Several things grate. The First Doctor was curmudgeonly and brusque, but no more bigoted than anyone else of his generation, or at least the generation he represented: it is not necessary to have quite so many nods to ‘casual chauvinism’, and while Capaldi does a good line in embarrassed outrage, it’s a joke that’s cracked at least five or six times more frequently than the episode needed. There are needless references to the notorious ‘smacked bottom’ scene from ‘The Dalek Invasion of Earth’; teamed with more conversations about Bill’s sexuality, it feels like political point-scoring, an exercise in ticking the diversity box juxtaposed with a desperate plea from the writers and actors not to turn this into a big deal. We’ve been trying, honestly, but you keep giving us ammunition: it was a recurring theme during Series 10, and perhaps the requests for press restraint would have been better served if the stable door hadn’t been closed when the horse was already halfway to Guildford.
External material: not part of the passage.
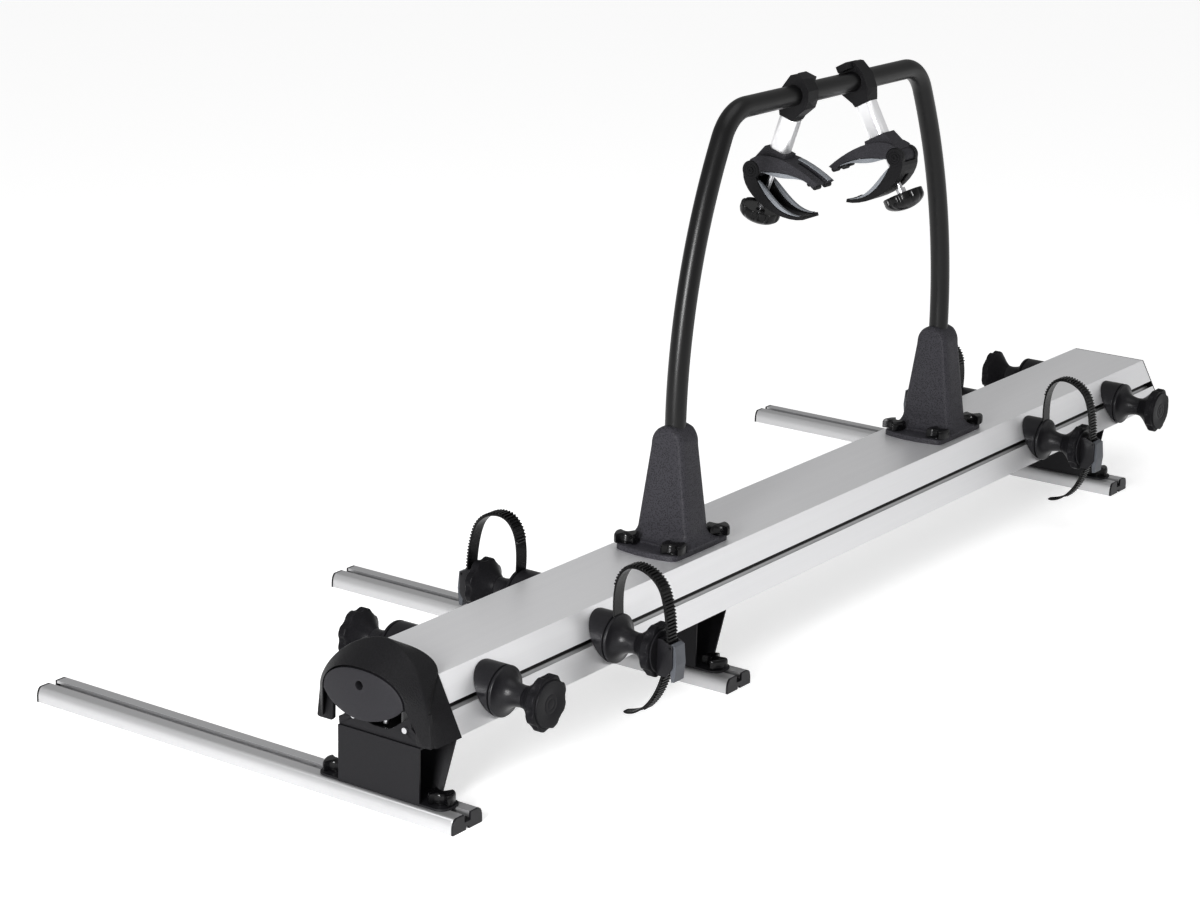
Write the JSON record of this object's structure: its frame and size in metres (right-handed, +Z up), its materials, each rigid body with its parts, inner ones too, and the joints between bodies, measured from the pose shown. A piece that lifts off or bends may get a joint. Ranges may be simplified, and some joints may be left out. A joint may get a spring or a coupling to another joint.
{
  "type": "slide-out bike carrier",
  "caption": "Slide-out bike carrier: floor rails, brackets, a beam that rolls out, wheel cradles with ladder straps, and a hoop with swivelling frame grips.",
  "frame": {"origin": "centre line of the beam over the near floor rail's centre line, at the floor", "axes": "+X across the carrier towards the rails' short end, +Y along the beam away from the near cap, +Z up"},
  "size_m": [0.8055, 2.071, 0.8193],
  "materials": {
    "aluminium": "satin anodised extrusion",
    "arm_tube": "bright anodised",
    "powder_black": "fine textured powder coat",
    "hoop_black": "semi-matt powder coat",
    "moulded_black": "fine grained moulding",
    "cap_black": "grained moulding",
    "knob_black": "satin moulding",
    "strap_black": "ladder strap",
    "lever_grey": "satin moulding",
    "steel": "zinc plated"
  },
  "bodies": {
    "floor_rails": {"rail_near": "aluminium", "rail_middle": "aluminium", "rail_far": "aluminium", "rail_end_caps": "moulded_black"},
    "support": {"bracket_near": "powder_black", "bracket_middle": "powder_black", "bracket_far": "powder_black", "bracket_bolts": "steel", "bracket_knobs": "knob_black", "inner_rail": "steel", "guide_end_plate": "powder_black", "guide_screws": "steel", "roller_axles": "steel"},
    "roller_near": {"roller_pair_near": "moulded_black"},
    "roller_middle": {"roller_pair_middle": "moulded_black"},
    "carriage": {"beam": "aluminium", "near_cap": "cap_black", "far_cover": "moulded_black", "tower_near": "moulded_black", "tower_far": "moulded_black", "tower_wing_bolts": "knob_black", "hoop": "hoop_black"},
    "handle": {"release_handle": "cap_black"},
    "latch": {"latch_bolt": "steel"},
    "collar_left": {"collar_left": "moulded_black"},
    "grip_left": {"arm_tube_left": "arm_tube", "upper_jaw_left": "moulded_black"},
    "lower_jaw_left": {"lower_jaw_left": "moulded_black"},
    "clamp_rod_left": {"clamp_rod_left": "steel"},
    "clamp_knob_left": {"clamp_knob_left": "knob_black"},
    "collar_right": {"collar_right": "moulded_black"},
    "grip_right": {"arm_tube_right": "arm_tube", "upper_jaw_right": "moulded_black"},
    "lower_jaw_right": {"lower_jaw_right": "moulded_black"},
    "clamp_rod_right": {"clamp_rod_right": "steel"},
    "clamp_knob_right": {"clamp_knob_right": "knob_black"},
    "cradle_right_1": {"cradle_right_1": "moulded_black"},
    "knob_right_1": {"knob_right_1": "moulded_black"},
    "cradle_right_2": {"cradle_right_2": "moulded_black", "strap_right_2": "strap_black"},
    "knob_right_2": {"knob_right_2": "moulded_black"},
    "lever_right_2": {"lever_right_2": "lever_grey"},
    "cradle_right_3": {"cradle_right_3": "moulded_black", "strap_right_3": "strap_black"},
    "knob_right_3": {"knob_right_3": "moulded_black"},
    "lever_right_3": {"lever_right_3": "lever_grey"},
    "cradle_right_4": {"cradle_right_4": "moulded_black"},
    "knob_right_4": {"knob_right_4": "moulded_black"},
    "cradle_left_1": {"cradle_left_1": "moulded_black"},
    "knob_left_1": {"knob_left_1": "moulded_black"},
    "cradle_left_2": {"cradle_left_2": "moulded_black", "strap_left_2": "strap_black"},
    "knob_left_2": {"knob_left_2": "moulded_black"},
    "lever_left_2": {"lever_left_2": "lever_grey"},
    "cradle_left_3": {"cradle_left_3": "moulded_black", "strap_left_3": "strap_black"},
    "knob_left_3": {"knob_left_3": "moulded_black"},
    "lever_left_3": {"lever_left_3": "lever_grey"},
    "cradle_left_4": {"cradle_left_4": "moulded_black"},
    "knob_left_4": {"knob_left_4": "moulded_black"}
  },
  "joints": [
    {"name": "support_slide", "type": "slide", "parent": "floor_rails", "child": "support", "axis": [1, 0, 0], "range_m": [-0.48, 0.02]},
    {"name": "carriage_slide", "type": "slide", "parent": "support", "child": "carriage", "axis": [0, -1, 0], "range_m": [0, 1.3]},
    {"name": "roller_near_spin", "type": "hinge", "parent": "support", "child": "roller_near", "pos_m": [0, 0.025, 0.1567], "axis": [1, 0, 0], "continuous": true},
    {"name": "roller_middle_spin", "type": "hinge", "parent": "support", "child": "roller_middle", "pos_m": [0, 0.6425, 0.1567], "axis": [1, 0, 0], "continuous": true},
    {"name": "handle_swing", "type": "hinge", "parent": "carriage", "child": "handle", "pos_m": [0, -0.033, 0.15], "axis": [1, 0, 0], "range_deg": [-11.3, 0]},
    {"name": "latch_slide", "type": "slide", "parent": "carriage", "child": "latch", "axis": [0, 0, 1], "range_m": [-0.00575, 0]},
    {"name": "collar_left_swing", "type": "hinge", "parent": "carriage", "child": "collar_left", "pos_m": [0, 0.92, 0.789], "axis": [0, 1, 0], "range_deg": [-60, 60]},
    {"name": "grip_left_swivel", "type": "hinge", "parent": "collar_left", "child": "grip_left", "pos_m": [0, 0.92, 0.789], "axis": [-0.309, 0, -0.9511], "range_deg": [-90, 90]},
    {"name": "jaw_left_close", "type": "hinge", "parent": "grip_left", "child": "lower_jaw_left", "pos_m": [-0.06269, 0.92, 0.67373], "axis": [0, -1, 0], "range_deg": [0, 24]},
    {"name": "rod_left_slide", "type": "slide", "parent": "grip_left", "child": "clamp_rod_left", "axis": [0.309, 0, 0.9511], "range_m": [0, 0.0101]},
    {"name": "knob_left_turn", "type": "hinge", "parent": "clamp_rod_left", "child": "clamp_knob_left", "pos_m": [-0.05871, 0.92, 0.6083], "axis": [-0.309, 0, -0.9511], "continuous": true},
    {"name": "collar_right_swing", "type": "hinge", "parent": "carriage", "child": "collar_right", "pos_m": [0, 1.083, 0.789], "axis": [0, 1, 0], "range_deg": [-60, 60]},
    {"name": "grip_right_swivel", "type": "hinge", "parent": "collar_right", "child": "grip_right", "pos_m": [0, 1.083, 0.789], "axis": [-0.4772, 0, 0.8788], "range_deg": [-90, 90]},
    {"name": "jaw_right_close", "type": "hinge", "parent": "grip_right", "child": "lower_jaw_right", "pos_m": [0.08265, 1.083, 0.68708], "axis": [0, 1, 0], "range_deg": [0, 24]},
    {"name": "rod_right_slide", "type": "slide", "parent": "grip_right", "child": "clamp_rod_right", "axis": [-0.4772, 0, 0.8788], "range_m": [0, 0.0101]},
    {"name": "knob_right_turn", "type": "hinge", "parent": "clamp_rod_right", "child": "clamp_knob_right", "pos_m": [0.09066, 1.083, 0.62202], "axis": [0.4772, 0, -0.8788], "continuous": true},
    {"name": "cradle_right_1_slide", "type": "slide", "parent": "carriage", "child": "cradle_right_1", "axis": [0, 1, 0], "range_m": [-0.04, 0.1]},
    {"name": "knob_right_1_turn", "type": "hinge", "parent": "cradle_right_1", "child": "knob_right_1", "pos_m": [0.16, 0.101, 0.14727], "axis": [1, 0, 0], "continuous": true},
    {"name": "cradle_right_2_slide", "type": "slide", "parent": "carriage", "child": "cradle_right_2", "axis": [0, 1, 0], "range_m": [-0.1, 0.3]},
    {"name": "knob_right_2_turn", "type": "hinge", "parent": "cradle_right_2", "child": "knob_right_2", "pos_m": [0.16, 0.348, 0.14727], "axis": [1, 0, 0], "continuous": true},
    {"name": "lever_right_2_lift", "type": "hinge", "parent": "cradle_right_2", "child": "lever_right_2", "pos_m": [0.198, 0.348, 0.15827], "axis": [0, -1, 0], "range_deg": [0, 85]},
    {"name": "cradle_right_3_slide", "type": "slide", "parent": "carriage", "child": "cradle_right_3", "axis": [0, 1, 0], "range_m": [-0.3, 0.1]},
    {"name": "knob_right_3_turn", "type": "hinge", "parent": "cradle_right_3", "child": "knob_right_3", "pos_m": [0.16, 1.567, 0.14727], "axis": [1, 0, 0], "continuous": true},
    {"name": "lever_right_3_lift", "type": "hinge", "parent": "cradle_right_3", "child": "lever_right_3", "pos_m": [0.198, 1.567, 0.15827], "axis": [0, -1, 0], "range_deg": [0, 85]},
    {"name": "cradle_right_4_slide", "type": "slide", "parent": "carriage", "child": "cradle_right_4", "axis": [0, 1, 0], "range_m": [-0.1, 0.1]},
    {"name": "knob_right_4_turn", "type": "hinge", "parent": "cradle_right_4", "child": "knob_right_4", "pos_m": [0.16, 1.854, 0.14727], "axis": [1, 0, 0], "continuous": true},
    {"name": "cradle_left_1_slide", "type": "slide", "parent": "carriage", "child": "cradle_left_1", "axis": [0, 1, 0], "range_m": [-0.08, 0.06]},
    {"name": "knob_left_1_turn", "type": "hinge", "parent": "cradle_left_1", "child": "knob_left_1", "pos_m": [-0.16, 0.143, 0.14727], "axis": [-1, 0, 0], "continuous": true},
    {"name": "cradle_left_2_slide", "type": "slide", "parent": "carriage", "child": "cradle_left_2", "axis": [0, 1, 0], "range_m": [-0.1, 0.25]},
    {"name": "knob_left_2_turn", "type": "hinge", "parent": "cradle_left_2", "child": "knob_left_2", "pos_m": [-0.16, 0.412, 0.14727], "axis": [-1, 0, 0], "continuous": true},
    {"name": "lever_left_2_lift", "type": "hinge", "parent": "cradle_left_2", "child": "lever_left_2", "pos_m": [-0.198, 0.412, 0.15827], "axis": [0, 1, 0], "range_deg": [0, 85]},
    {"name": "cradle_left_3_slide", "type": "slide", "parent": "carriage", "child": "cradle_left_3", "axis": [0, 1, 0], "range_m": [-0.3, 0.08]},
    {"name": "knob_left_3_turn", "type": "hinge", "parent": "cradle_left_3", "child": "knob_left_3", "pos_m": [-0.16, 1.655, 0.14727], "axis": [-1, 0, 0], "continuous": true},
    {"name": "lever_left_3_lift", "type": "hinge", "parent": "cradle_left_3", "child": "lever_left_3", "pos_m": [-0.198, 1.655, 0.15827], "axis": [0, 1, 0], "range_deg": [0, 85]},
    {"name": "cradle_left_4_slide", "type": "slide", "parent": "carriage", "child": "cradle_left_4", "axis": [0, 1, 0], "range_m": [-0.1, 0.06]},
    {"name": "knob_left_4_turn", "type": "hinge", "parent": "cradle_left_4", "child": "knob_left_4", "pos_m": [-0.16, 1.902, 0.14727], "axis": [-1, 0, 0], "continuous": true}
  ],
  "couplings": [
    {"joint": "roller_near_spin", "follows": "carriage_slide", "rad_per_m": 76.923},
    {"joint": "roller_middle_spin", "follows": "carriage_slide", "rad_per_m": 76.923},
    {"joint": "latch_slide", "follows": "handle_swing", "m_per_rad": 0.029},
    {"joint": "rod_left_slide", "follows": "jaw_left_close", "m_per_rad": 0.024},
    {"joint": "rod_right_slide", "follows": "jaw_right_close", "m_per_rad": 0.024}
  ]
}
Bradley himself is a curiosity, a visitation wrapped in an evening suit. Practically the first thing he does is grab his lapels, but that’s where the resemblance stops. Bradley does not take it upon himself to try and be Hartnell portraying the Doctor, nor does it follow that he should. The man’s twenty years older. He doesn’t even fluff his lines, for pity’s sake. But a curious thing happens: it more or less works. Bradley was a good Hartnell, and a less effective Doctor-played-by-Hartnell, but unshackled from the confines of scripts and scenes we know all too well, and given room to breathe as opposed to simply mimic, the suspension of disbelief suddenly becomes that much easier to maintain. There is a certain poetic license in his performance – this is an older, less assured First Doctor, perhaps closer to the character we saw in ‘The Three Doctors’ than anything that appeared on TV during the 1960s – but if you squint, you can almost imagine that this ageing Yorkshireman could inhabit the role that Hartnell made his own.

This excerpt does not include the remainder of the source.